Generally a pledgee of stock, regardless whether the stock has been registered in the pledgee’s name on the corporation’s books, has the same right to protect his stockholder’s equity as does the pledgor. See In re Pittsburgh & L.E. R.R. Sec. & Antitrust Litig., 543 F.2d 1058, 1067 (3rd Cir.1976); 18 C.J.S. Corporations § 259 (1990). A pledgee of stock is considered under federal law to have a sufficient proprietary interest in the stock to qualify as a contemporaneous owner and to pursue a shareholder’s derivative lawsuit. In re Pittsburgh, 543 F.2d at 1067. Under Texas law, equitable ownership of corporate stock is an interest sufficient to meet the prerequisite of ownership for pursuing a shareholder’s derivative suit.

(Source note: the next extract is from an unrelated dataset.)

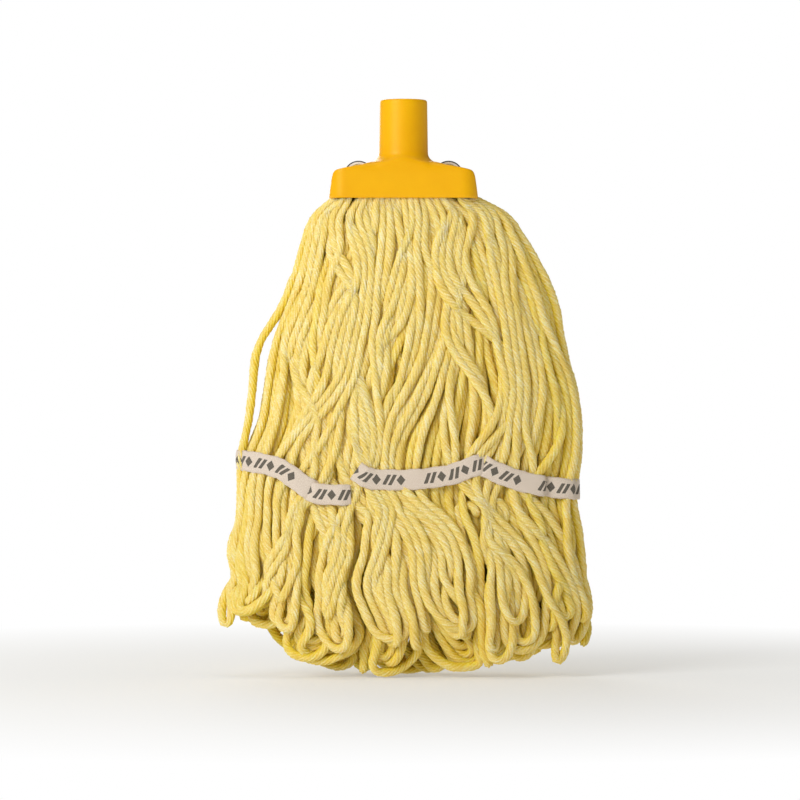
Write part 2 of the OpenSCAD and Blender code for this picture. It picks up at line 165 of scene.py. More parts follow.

Roadside Stations, Inc. v. 7HBF, Ltd., 904 S.W.2d 927, 931 (Tex.App.—Fort Worth 1995, no writ). We believe that the equitable interest of a pledgee of a corporation’s stock is likewise sufficient under Texas law to qualify as ownership for suing on behalf of that corporation. See id. In other words, a pledgee of stock may complain of acts of corporate mismanagement occurring while the stock is pledged to him. Because Jones’ security interest in Belco’s stock gave him the right to complain of corporate mismanagement on Belco’s behalf, we conclude that Belco itself is not precluded by Bangor Punta from- complaining of Stubblefield’s acts as former manager of Belco. The trial court did not err in refusing to disqualify Belco from suing on the basis of Bangor Punta.

We therefore overrule point of error one and affirm the judgment of the trial court. 
      
      . Jones does not claim to have retained any direct stock ownership when he sold the 10,000 shares of Belco stock to Chemco.